The pattern seems to be that the things we value as kids we dismiss when we think we're grown-ups (late teens, early twenties). How many have heard our mother say, "It's time you got rid of those."? Then in our '30's, 40's on we spend fabulous sums to recover that stuff we threw out when we thought ourselves grown-up. I want to a FAN CON because I had a guest pass and Malcolm McDowell and William Shatner were going to speak. Both were eminently worth hearing as far as I'm concerned. I overheard a kid say to a friend, "My father paid X hundred dollars for an autograph from a TV star." I work too hard for my money. Glad to see the TV star get the money though. Note to anyone in their late teens/early twenties reading this, keep that stuff your mom wants you to dump.

2:24 PM  
Blogger Kevin K. said...

I still mourn the day my mom threw out my Mad magazines and original Three Stooges trading cards.

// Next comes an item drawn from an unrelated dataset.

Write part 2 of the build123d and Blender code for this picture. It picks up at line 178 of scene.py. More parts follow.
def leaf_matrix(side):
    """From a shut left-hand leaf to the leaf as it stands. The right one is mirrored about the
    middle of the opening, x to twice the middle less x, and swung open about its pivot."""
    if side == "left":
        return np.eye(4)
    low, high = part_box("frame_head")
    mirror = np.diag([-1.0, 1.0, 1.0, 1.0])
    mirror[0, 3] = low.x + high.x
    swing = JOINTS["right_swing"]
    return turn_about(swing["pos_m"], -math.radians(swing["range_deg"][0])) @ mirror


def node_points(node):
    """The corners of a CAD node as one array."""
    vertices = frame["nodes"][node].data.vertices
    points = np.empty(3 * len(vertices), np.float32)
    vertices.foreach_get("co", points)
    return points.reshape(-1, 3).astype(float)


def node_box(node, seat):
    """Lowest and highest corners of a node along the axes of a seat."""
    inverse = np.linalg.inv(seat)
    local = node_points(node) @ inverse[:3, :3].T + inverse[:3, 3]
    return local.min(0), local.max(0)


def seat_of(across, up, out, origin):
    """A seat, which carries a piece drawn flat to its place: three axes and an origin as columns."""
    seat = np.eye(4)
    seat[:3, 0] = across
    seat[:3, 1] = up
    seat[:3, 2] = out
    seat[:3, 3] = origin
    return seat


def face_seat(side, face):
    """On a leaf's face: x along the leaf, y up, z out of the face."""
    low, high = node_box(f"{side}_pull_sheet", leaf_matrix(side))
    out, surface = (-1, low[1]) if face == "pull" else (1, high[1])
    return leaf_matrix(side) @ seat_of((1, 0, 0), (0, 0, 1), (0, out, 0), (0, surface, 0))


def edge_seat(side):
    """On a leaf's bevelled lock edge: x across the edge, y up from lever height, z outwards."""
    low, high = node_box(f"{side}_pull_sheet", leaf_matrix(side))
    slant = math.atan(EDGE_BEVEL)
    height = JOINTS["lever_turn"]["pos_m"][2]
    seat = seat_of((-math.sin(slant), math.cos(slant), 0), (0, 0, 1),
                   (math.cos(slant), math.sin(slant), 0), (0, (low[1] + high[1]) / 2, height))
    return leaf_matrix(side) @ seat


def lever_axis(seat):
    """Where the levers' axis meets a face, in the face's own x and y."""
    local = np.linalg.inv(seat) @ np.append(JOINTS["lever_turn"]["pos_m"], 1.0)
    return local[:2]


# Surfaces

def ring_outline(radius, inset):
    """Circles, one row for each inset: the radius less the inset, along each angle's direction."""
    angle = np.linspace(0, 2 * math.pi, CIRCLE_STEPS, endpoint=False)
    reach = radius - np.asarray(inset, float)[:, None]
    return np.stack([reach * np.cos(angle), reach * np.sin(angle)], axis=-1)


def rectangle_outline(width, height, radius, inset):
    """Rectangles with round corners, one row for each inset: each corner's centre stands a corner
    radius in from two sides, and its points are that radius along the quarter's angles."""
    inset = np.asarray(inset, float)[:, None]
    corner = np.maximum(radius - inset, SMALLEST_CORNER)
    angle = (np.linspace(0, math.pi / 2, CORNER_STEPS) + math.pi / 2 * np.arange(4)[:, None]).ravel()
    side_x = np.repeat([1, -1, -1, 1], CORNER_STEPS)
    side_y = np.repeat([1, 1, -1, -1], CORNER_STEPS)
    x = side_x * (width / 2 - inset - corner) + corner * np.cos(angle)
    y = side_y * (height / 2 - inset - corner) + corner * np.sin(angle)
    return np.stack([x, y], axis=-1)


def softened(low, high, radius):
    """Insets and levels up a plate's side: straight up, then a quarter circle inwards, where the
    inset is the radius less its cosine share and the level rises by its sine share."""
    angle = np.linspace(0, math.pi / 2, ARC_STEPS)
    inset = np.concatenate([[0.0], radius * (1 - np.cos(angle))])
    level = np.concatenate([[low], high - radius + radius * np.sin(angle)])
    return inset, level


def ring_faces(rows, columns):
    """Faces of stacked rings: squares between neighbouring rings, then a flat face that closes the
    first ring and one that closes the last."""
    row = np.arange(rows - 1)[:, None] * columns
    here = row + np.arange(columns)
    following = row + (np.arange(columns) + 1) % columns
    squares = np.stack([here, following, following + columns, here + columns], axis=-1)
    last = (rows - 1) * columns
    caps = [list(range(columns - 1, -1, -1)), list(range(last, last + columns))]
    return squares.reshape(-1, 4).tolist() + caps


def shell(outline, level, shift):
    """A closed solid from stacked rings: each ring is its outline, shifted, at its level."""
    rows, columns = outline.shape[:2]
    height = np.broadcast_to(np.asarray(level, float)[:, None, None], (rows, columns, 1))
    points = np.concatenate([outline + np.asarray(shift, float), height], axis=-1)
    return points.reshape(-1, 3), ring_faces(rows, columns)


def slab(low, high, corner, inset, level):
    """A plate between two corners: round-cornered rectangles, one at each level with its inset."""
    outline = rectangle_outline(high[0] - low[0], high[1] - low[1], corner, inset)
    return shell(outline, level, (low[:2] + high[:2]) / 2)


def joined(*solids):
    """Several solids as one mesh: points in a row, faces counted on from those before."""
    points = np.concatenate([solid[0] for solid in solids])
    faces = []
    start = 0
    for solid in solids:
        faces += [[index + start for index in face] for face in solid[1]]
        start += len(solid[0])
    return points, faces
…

On the other hand, I had been lugging around dozens of old 78s for years until I decided to unload them on a collector who was happy to oblige. His delighted look upon my handing them over (gratis) was equaled only by feeling the metaphorical weight of them finally lifted off my shoulders. That collector died a few years later, but I hope his collection has gone to the right person.

As for my movie poster collection... I sold them in two different batches to the same dealer. Made a nice profit, but I couldn't tell you more than three titles, if that. I saved some that have some weird emotional connection over me, but are of near zero monetary value.

5:05 PM  
Blogger Reg Hartt said...

"I saved some that have some weird emotional connection over me, but are of near zero monetary value." Funny how that is true of myself and probably quite a few others. I was never interested in posters which is wicked because I had the pick of them at just a few dollars each back in 1967, 68 when I worked with Captain George at Memory Lane in Toronto. This was before the collectors' boom started.

9:32 AM  
Blogger Filmfanman said...

Some items possess that most precious and personal of all values: sentimental value.